## Exercise prompt
Copy out every line that contains "names".

----

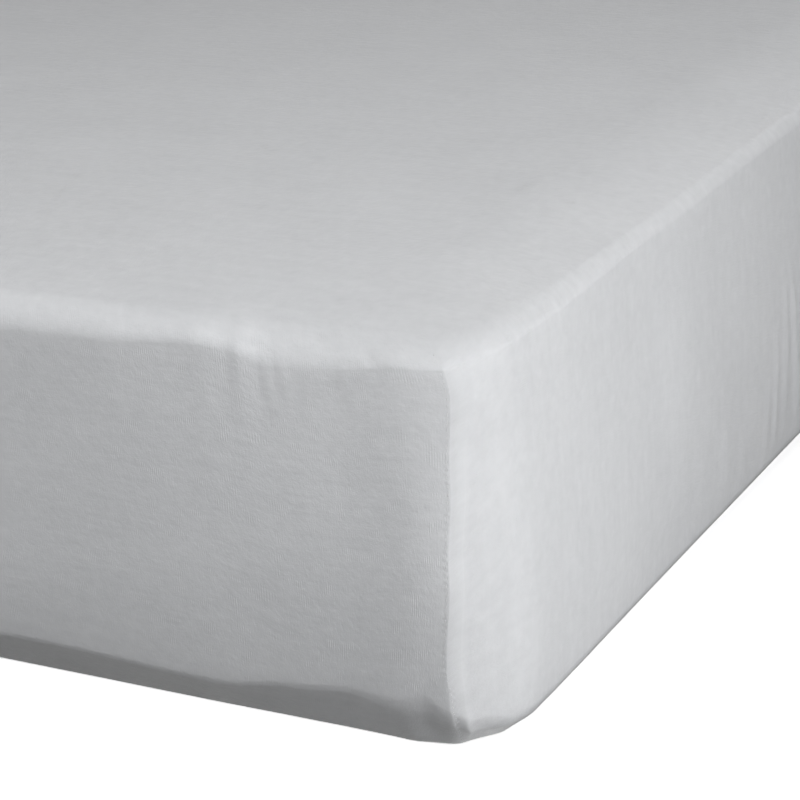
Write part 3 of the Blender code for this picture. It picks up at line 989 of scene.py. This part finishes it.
def make_mattress(cloth, material):
    """The plain foam mattress that fills the sheet: its surface lies just under the cloth all round."""
    points = (cloth.points - MATTRESS_BELOW * cloth.normals)[::MATTRESS_EVERY]
    points[:, :, 2] = np.maximum(points[:, :, 2], MATTRESS_FOOT)
    last = points.shape[1] - 1
    taken = sorted({0, cloth.edge_row, *range(0, last, MATTRESS_ROWS), cloth.foot_row, last})
    points = points[:, taken]
    count, rows = points.shape[:2]
    faces = []
    for left in range(count):
        right = (left + 1) % count
        for row in range(rows - 1):
            corners = ((left, row), (left, row + 1), (right, row + 1), (right, row))
            faces.append([station * rows + r for station, r in corners])
    vertices = [points.reshape(-1, 3)]
    made = count * rows
    top = (0, TOP_ROWS[0], TOP_ROUND, 1)
    underside = (rows - 1, HEM + HEM_WAVE, UNDERSIDE_ROUND, -1)
    for row, inset, round_by, turn in (top, underside):
        added, middle = flat_middle(points[:, row], inset, round_by, MATTRESS_GRID)
        height = points[:, row, 2].mean()
        vertices.append(np.concatenate([added, np.full((len(added), 1), height)], axis=1))
        for face in middle:
            corners = [corner * rows + row if corner < count else corner - count + made for corner in face]
            faces.append(corners[::turn])
        made += len(added)
    mesh = bpy.data.meshes.new("foam_mattress")
    mesh.from_pydata(np.concatenate(vertices).tolist(), [], faces)
    mesh.shade_smooth()
    return mesh_object("foam_mattress", mesh, material)


# ------------ stitches


def stitch_tree(material):
    """Nodes that lay one stitch at every pitch of a line, along the line, none quite like the next."""
    tree = bpy.data.node_groups.new("stitches along a line", "GeometryNodeTree")
    sockets = {}
    tree.interface.new_socket("Line", in_out="INPUT", socket_type="NodeSocketGeometry")
    for name in ("Pitch", "Length", "Thickness"):
        made = tree.interface.new_socket(name, in_out="INPUT", socket_type="NodeSocketFloat")
        sockets[name] = made.identifier
    tree.interface.new_socket("Stitches", in_out="OUTPUT", socket_type="NodeSocketGeometry")

    def node(kind, settings=None, inputs=None):
        made = tree.nodes.new(kind)
        for name, value in (settings or {}).items():
            setattr(made, name, value)
        for name, value in (inputs or {}).items():
            if isinstance(value, bpy.types.NodeSocket):
                tree.links.new(value, made.inputs[name])
            else:
                made.inputs[name].default_value = value
        return made

    def first(kind, settings=None, inputs=None):
        return node(kind, settings, inputs).outputs[0]

    given = node("NodeGroupInput").outputs
    line = first("GeometryNodeMeshToCurve", None, {"Mesh": given["Line"]})
    spaced = first("GeometryNodeResampleCurve", {"mode": "LENGTH"}, {"Curve": line, "Length": given["Pitch"]})
    points = node("GeometryNodeCurveToPoints", {"mode": "EVALUATED"}, {"Curve": spaced}).outputs
    thread = first("GeometryNodeMeshUVSphere", None, {"Segments": 6, "Rings": 4, "Radius": 0.5})
    smooth = first("GeometryNodeSetShadeSmooth", None, {"Geometry": thread})
    vector = {"data_type": "FLOAT_VECTOR"}
    most = Vector((STITCH_LEANS, STITCH_LEANS, 0.0))
    jitter = first("FunctionNodeRandomValue", vector, {0: -most, 1: most, "Seed": 4})
    sizes = {0: STITCH_LEAST, 1: STITCH_GREATEST, "Seed": 9}
    spread = first("FunctionNodeRandomValue", vector, sizes)
    thick, long = given["Thickness"], given["Length"]
    size = first("ShaderNodeCombineXYZ", None, {0: thick, 1: thick, 2: long})
    scale = first("ShaderNodeVectorMath", {"operation": "MULTIPLY"}, {0: size, 1: spread})
    lie = first("FunctionNodeAlignRotationToVector", {"axis": "Z"}, {"Vector": points["Tangent"]})
    lean = first("FunctionNodeRotateRotation", {"rotation_space": "LOCAL"}, {0: lie, 1: jitter})
    placed = {"Points": points["Points"], "Instance": smooth, "Rotation": lean, "Scale": scale}
    laid = first("GeometryNodeInstanceOnPoints", None, placed)
    real = first("GeometryNodeRealizeInstances", None, {"Geometry": laid})
    finished = first("GeometryNodeSetMaterial", None, {"Geometry": real, "Material": material})
    node("NodeGroupOutput", None, {"Stitches": finished})
    return tree, sockets


def sew(name, lines, stitch, tree_and_sockets, material):
    """One piece with the stitches of these lines, each line an array of points."""
    tree, sockets = tree_and_sockets
    points = np.concatenate(lines)
    edges, first = [], 0
    for line in lines:
        edges += [(first + i, first + i + 1) for i in range(len(line) - 1)]
        first += len(line)
    mesh = bpy.data.meshes.new(name + "_line")
    mesh.from_pydata(points.tolist(), edges, [])
    guide = bpy.data.objects.new(name + "_line", mesh)
    bpy.context.scene.collection.objects.link(guide)
    nodes = guide.modifiers.new("stitches", "NODES")
    nodes.node_group = tree
    for socket, value in zip(sockets.values(), stitch):
        nodes[socket] = value
    graph = bpy.context.evaluated_depsgraph_get()
    sewn = bpy.data.meshes.new_from_object(guide.evaluated_get(graph))
    guide.modifiers.remove(nodes)
    bpy.data.objects.remove(guide)
    bpy.data.meshes.remove(mesh)
    sewn.name = name
    return mesh_object(name, sewn, material)


def corner_lines(cloth):
    """The lines of the corner seams' stitches, just beside each seam on the short side's panel."""
    lines = []
    left_out, taken_in = CORNER_STITCH_ROWS
    rows = np.arange(cloth.edge_row + left_out, cloth.foot_row + taken_in)
    for station in np.flatnonzero(cloth.step == 1.0):
        before = cloth.step[station - 1]
        to_short = -1 if 0 <= before < 1 else 1
        (aside,) = between(STITCH_LINE, cloth.z[station, rows])
        where = [(station + steps * to_short) % len(cloth.step) for steps in BESIDE_SEAM]
        near = cloth.points[station, rows]
        away = np.array([np.linalg.norm(cloth.points[w, rows] - near, axis=1) for w in where])
        away[np.array(BESIDE_SEAM) < 0] *= -1
        line = []
        for index, row in enumerate(rows):
            places = cloth.points[where, row]
            line.append([np.interp(aside[index], away[:, index], places[:, axis]) for axis in range(3)])
        lines.append(np.array(line))
    return lines


def hem_lines(cloth):
    """Two lines of stitches round the hem, on the underside's cloth."""
    lines = []
    for row in HEM_STITCH_ROWS:
        line = cloth.points[:, row] + HEM_STITCH_LIFT * cloth.normals[:, row]
        lines.append(np.concatenate([line, line[:1]]))
    return lines


def main():
    make_camera()
    cloth = Cloth()
    mattress = make_mattress(cloth, ticking("off-white ticking"))
    lift = seam_lift(cloth) + fold_stand(cloth) + seam_puckers(cloth)
    height = cloth.stands * lift + swell_height(cloth) + crease_height(cloth) + near_edge_waves(cloth)
    cloth.raise_by(height + tuck_gathers(cloth))
    grey = brushed_jersey("brushed grey jersey", (0.50, 0.508, 0.522), (0.60, 0.607, 0.62))
    sheet = make_sheet(cloth, grey)
    thread = sewing_thread("grey sewing thread")
    tree = stitch_tree(thread)
    corner_seams = sew("corner_stitches", corner_lines(cloth), CORNER_STITCH, tree, thread)
    hem_seams = sew("hem_stitches", hem_lines(cloth), HEM_STITCH, tree, thread)
    for piece in (mattress, sheet, corner_seams, hem_seams):
        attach(piece, "root")
    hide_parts("fitted_sheet")
    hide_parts("mattress")


# ------------ floor and light

FLOOR_HALF = 30.0
FLOOR_Z = -0.0005


def make_floor():
    mesh = bpy.data.meshes.new("floor")
    corners = [(x * FLOOR_HALF, y * FLOOR_HALF, 0) for x, y in ((-1, -1), (1, -1), (1, 1), (-1, 1))]
    mesh.from_pydata(corners, [], [(0, 1, 2, 3)])
    floor = mesh_object("floor", mesh, pale_floor("pale floor"))
    floor.location.z = FLOOR_Z
    floor.visible_diffuse = False
    floor.visible_glossy = False


def area_light(name, from_corner, size, watts, aimed_at=(-0.1, 0.15, 0.12)):
    light = bpy.data.lights.new(name, "AREA")
    light.shape = "DISK"
    light.size = size
    light.energy = watts
    made = bpy.data.objects.new(name, light)
    bpy.context.scene.collection.objects.link(made)
    made.location = NEAR_CORNER + Vector(from_corner)
    aim = NEAR_CORNER + Vector(aimed_at) - made.location
    made.rotation_euler = aim.to_track_quat("-Z", "Y").to_euler()


def studio_sky(strength):
    """Even light from above the floor and none from below."""
    world = bpy.data.worlds.new("studio")
    bpy.context.scene.world = world
    world.use_nodes = True
    nodes, links = world.node_tree.nodes, world.node_tree.links
    place = nodes.new("ShaderNodeTexCoord")
    split = nodes.new("ShaderNodeSeparateXYZ")
    links.new(place.outputs["Generated"], split.inputs[0])
    ramp = nodes.new("ShaderNodeMapRange")
    ramp.interpolation_type = "SMOOTHSTEP"
    for index, value in {1: -0.1, 2: 0.2, 3: 0.0, 4: strength}.items():
        ramp.inputs[index].default_value = value
    links.new(split.outputs[2], ramp.inputs[0])
    background = nodes["Background"]
    background.inputs["Color"].default_value = (1.0, 1.0, 1.0, 1.0)
    links.new(ramp.outputs[0], background.inputs["Strength"])


def make_light():
    area_light("key", (0.95, -0.25, 0.14), 0.6, 13.3)
    area_light("left front high", (-1.8, -1.4, 1.7), 1.2, 34.2)
    area_light("front high", (-0.8, -1.8, 1.8), 1.2, 20.5)
    area_light("front near", (-0.25, -0.95, 0.35), 0.6, 0.5)
    area_light("overhead far", (0.0, 1.2, 2.2), 1.6, 10.9)
    area_light("back high", (-0.4, 2.4, 1.6), 1.4, 5.2)
    area_light("right far", (2.2, 0.6, 0.3), 1.0, 9.5)
    area_light("overhead near", (0.15, 0.0, 1.1), 0.8, 3.2)
    area_light("far end low", (-0.7, 4.6, 0.14), 0.3, 40.0, (-0.7, 2.0, 0.1))
    area_light("far side low", (-4.2, 0.9, 0.14), 0.3, 42.0, (-1.4, 0.9, 0.1))
    studio_sky(0.01)
    bpy.context.scene.view_settings.view_transform = "Standard"


main()
make_floor()
make_light()
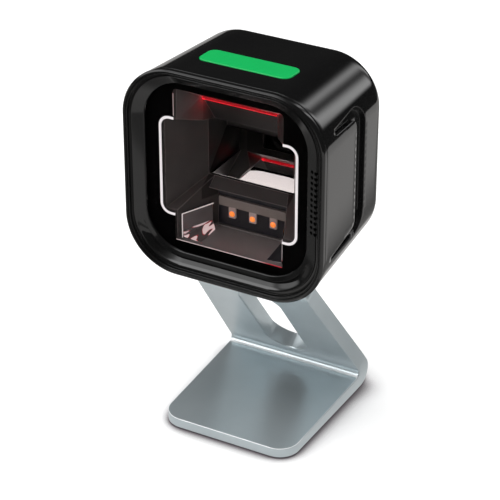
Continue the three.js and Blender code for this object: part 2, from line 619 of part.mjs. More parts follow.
function addHinge() {
  for (const [word, side] of SIDES) {
    const [washerLow, washerHigh] = span(side * (TONGUE.halfW + 0.15), side * (TONGUE.halfW + 0.75));
    add(head, `hinge_bracket_${word}`, buildBracket(side), STEEL);
    add(head, `friction_washer_${word}`, cut(
      pivotRod(3.6, washerLow, washerHigh), pivotRod(PIVOT.pinHoleR, -30, 30)), STEEL);
    for (const [place, y] of Object.entries(HINGE_SCREW.y))
      add(head, `hinge_screw_${word}_${place}`, buildHingeScrew(), STEEL)
        .position.set(side * HINGE_SCREW.x, y, FLANGE.z + FLANGE.thick + CLOSE);
  }
  const end = EAR.x + EAR.thick;
  add(head, "pivot_pin", join(
    pivotRod(PIVOT.pinR, -end - 0.2, end + 2.3), pivotRod(3.2, -end - 1.7, -end - 0.1)), STEEL);
  add(head, "pivot_nut", cut(
    pivotRod(3.1, end + 0.15, end + 2.15, 6), pivotRod(PIVOT.pinHoleR, -30, 30)), STEEL);
}

// ---- Stand ---------------------------------------------------------------------------------------

// The plate's side view: foot, outer bend, leaning arm, top bend and upright tongue.
function plateProfile() {
  const along = new THREE.Vector2(-Math.sin(ARM.lean), Math.cos(ARM.lean));
  const across = new THREE.Vector2(Math.cos(ARM.lean), Math.sin(ARM.lean));
  const inner = new THREE.Vector2(PLATE.bendY, FOOT_LEVEL.topBend);
  const outer = inner.clone().addScaledVector(across, ARM.thick);
  const kink = inner.clone().addScaledVector(along, ARM.length);
  const tongueFront = kink.x - BEND_R.top * (1 - Math.cos(ARM.lean));
  const tongueRear = tongueFront + ARM.thick;
  const heightAt = (from, y) => from.y + (from.x - y) / Math.tan(ARM.lean);
  const toeY = outer.x + (outer.y - FOOT_LEVEL.bottom) * Math.tan(ARM.lean);
  const top = HEAD.axisZ + PIVOT.z;
  return roundedShape([
    [PLATE.frontY, FOOT_LEVEL.bottom, BEND_R.edge],
    [toeY, FOOT_LEVEL.bottom, BEND_R.outer],
    [tongueRear, heightAt(outer, tongueRear), BEND_R.top - ARM.thick],
    [tongueRear, top],
    [tongueFront, top],
    [tongueFront, heightAt(inner, tongueFront), BEND_R.top],
    [PLATE.bendY, FOOT_LEVEL.topBend, BEND_R.inner],
    [PLATE.frontY, FOOT_LEVEL.topFront, BEND_R.edge],
  ]);
}

// The plate seen from above.
function planShape() {
  const { frontY, bendY, halfWFront, halfWBend, frontR } = PLATE;
  const rearY = 60;
  return roundedShape([
    [-halfWFront, frontY, frontR], [halfWFront, frontY, frontR], [halfWBend, bendY, BEND_R.blend],
    [halfWBend, rearY], [-halfWBend, rearY], [-halfWBend, bendY, BEND_R.blend],
  ]);
}

// The plate seen from the front: it narrows up the arm, and again to the tongue.
function frontShape() {
  const { halfWBend, halfWArm } = PLATE;
  const { halfW, shoulderZ, shoulderR, rootR } = TONGUE;
  const armTop = FOOT_LEVEL.topBend + ARM.length * Math.cos(ARM.lean);
  const right = [
    [halfWBend, -5], [halfWBend, FOOT_LEVEL.topBend, BEND_R.blend], [halfWArm, armTop, BEND_R.blend],
    [halfWArm, shoulderZ, shoulderR], [halfW, shoulderZ, rootR], [halfW, HEAD.axisZ],
  ];
  return roundedShape([...right, ...right.map(([u, v, r]) => [-u, v, r]).reverse()]);
}

function slotCutter() {
  const shape = rectangle(-SLOT.halfW, SLOT.halfW, SLOT.start, SLOT.end, SLOT.halfW - 0.01);
  const cutter = prism(shape, "xy", -2 * ARM.thick, ARM.thick / 2, FINE_STEPS + 2);
  cutter.rotateX(Math.PI / 2 + ARM.lean);
  return cutter.translate(0, PLATE.bendY, FOOT_LEVEL.topBend);
}

// The foot pad's outline, in the recess under the plate.
function padShape(inset) {
  const { frontY, halfWFront, halfWBend, frontR } = PLATE;
  const rearY = PAD.rearY - inset;
  return roundedShape([
    [-halfWFront + inset, frontY + inset, frontR - inset],
    [halfWFront - inset, frontY + inset, frontR - inset],
    [halfWBend - inset, rearY, PAD.rearR],
    [-halfWBend + inset, rearY, PAD.rearR],
  ]);
}

function buildPlate() {
  const pivotAt = (x) => [x, HEAD.rimY + PIVOT.y, HEAD.axisZ + PIVOT.z];
  const bent = prism(plateProfile(), "yz", -40, 40, FINE_STEPS);
  const plan = prism(planShape(), "xy", -5, 90, FINE_STEPS);
  const front = prism(frontShape(), "xz", -60, 60, FINE_STEPS - 1);
  const knuckle = rod(PIVOT.knuckleR, 2 * TONGUE.halfW, ALONG_X, pivotAt(-TONGUE.halfW), 32);
  return cut(
    join(common(bent, plan, front), knuckle),
    slotCutter(),
    rod(PIVOT.boreR, 60, ALONG_X, pivotAt(-30), 24),
    prism(padShape(PAD.inset), "xy", -5, PAD.recess, FINE_STEPS - 1),
  );
}

function addStand() {
  add(scanner, "stand_plate", buildPlate(), SATIN_METAL);
  const pad = padShape(PAD.inset + PAD.gap);
  add(scanner, "foot_pad", prism(pad, "xy", 0, PAD.thick, FINE_STEPS - 1), RUBBER);
}

// ---- Assembly ------------------------------------------------------------------------------------

addFront();
add(head, "optical_chassis", buildChassis(), MATT_BLACK);
addMirrors();
addIllumination();
addCamera();
addElectronics();
addLabel();
addCaseScrews();
addButton();
addHinge();
addStand();

export default scanner;
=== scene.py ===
"""A compact presentation barcode scanner on a bent metal stand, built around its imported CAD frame."""

import json
import math

import bmesh
import bpy
import numpy as np
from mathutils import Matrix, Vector
from mathutils.geometry import delaunay_2d_cdt


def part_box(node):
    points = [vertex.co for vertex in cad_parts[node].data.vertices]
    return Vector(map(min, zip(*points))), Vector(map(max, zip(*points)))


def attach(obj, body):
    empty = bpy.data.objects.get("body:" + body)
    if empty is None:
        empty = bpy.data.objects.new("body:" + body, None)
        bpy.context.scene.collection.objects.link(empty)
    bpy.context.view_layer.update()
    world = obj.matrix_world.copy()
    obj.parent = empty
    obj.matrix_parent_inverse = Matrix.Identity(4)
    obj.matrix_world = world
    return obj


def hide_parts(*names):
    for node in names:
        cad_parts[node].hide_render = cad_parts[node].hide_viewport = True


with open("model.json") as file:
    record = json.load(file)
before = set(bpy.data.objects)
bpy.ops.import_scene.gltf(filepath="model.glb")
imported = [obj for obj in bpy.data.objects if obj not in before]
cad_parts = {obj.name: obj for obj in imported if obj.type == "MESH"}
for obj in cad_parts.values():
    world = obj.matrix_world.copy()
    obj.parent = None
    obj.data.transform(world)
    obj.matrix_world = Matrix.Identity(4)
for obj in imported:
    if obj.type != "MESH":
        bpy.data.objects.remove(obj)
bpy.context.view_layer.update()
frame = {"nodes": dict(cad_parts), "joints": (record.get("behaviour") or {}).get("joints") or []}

MM = 0.001
WELD = 1e-6  # points closer than this, in metres, are one point

# ---- Places, taken from the frame ----

BEZEL_LOW, BEZEL_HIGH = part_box("front_bezel")
RIM_Y = BEZEL_LOW.y / MM  # the head's frame starts at the front rim
AXIS_Z = (BEZEL_LOW.z + BEZEL_HIGH.z) / 2 / MM
HALF_W = BEZEL_HIGH.x / MM
HALF_H = (BEZEL_HIGH.z - BEZEL_LOW.z) / 2 / MM
TILT = next(j for j in frame["joints"] if j["name"] == "head_tilt")
PIVOT_Y, PIVOT_Z = TILT["pos_m"][1] / MM, TILT["pos_m"][2] / MM

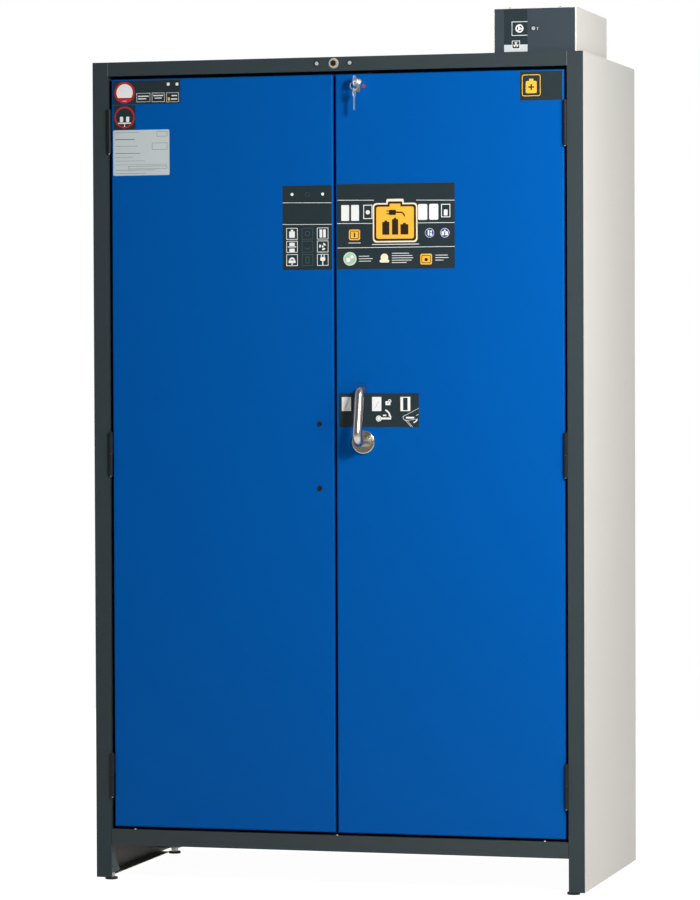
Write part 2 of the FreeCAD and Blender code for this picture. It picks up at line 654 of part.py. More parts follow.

----

## Task output
def hide_parts(*names):
    for node in names:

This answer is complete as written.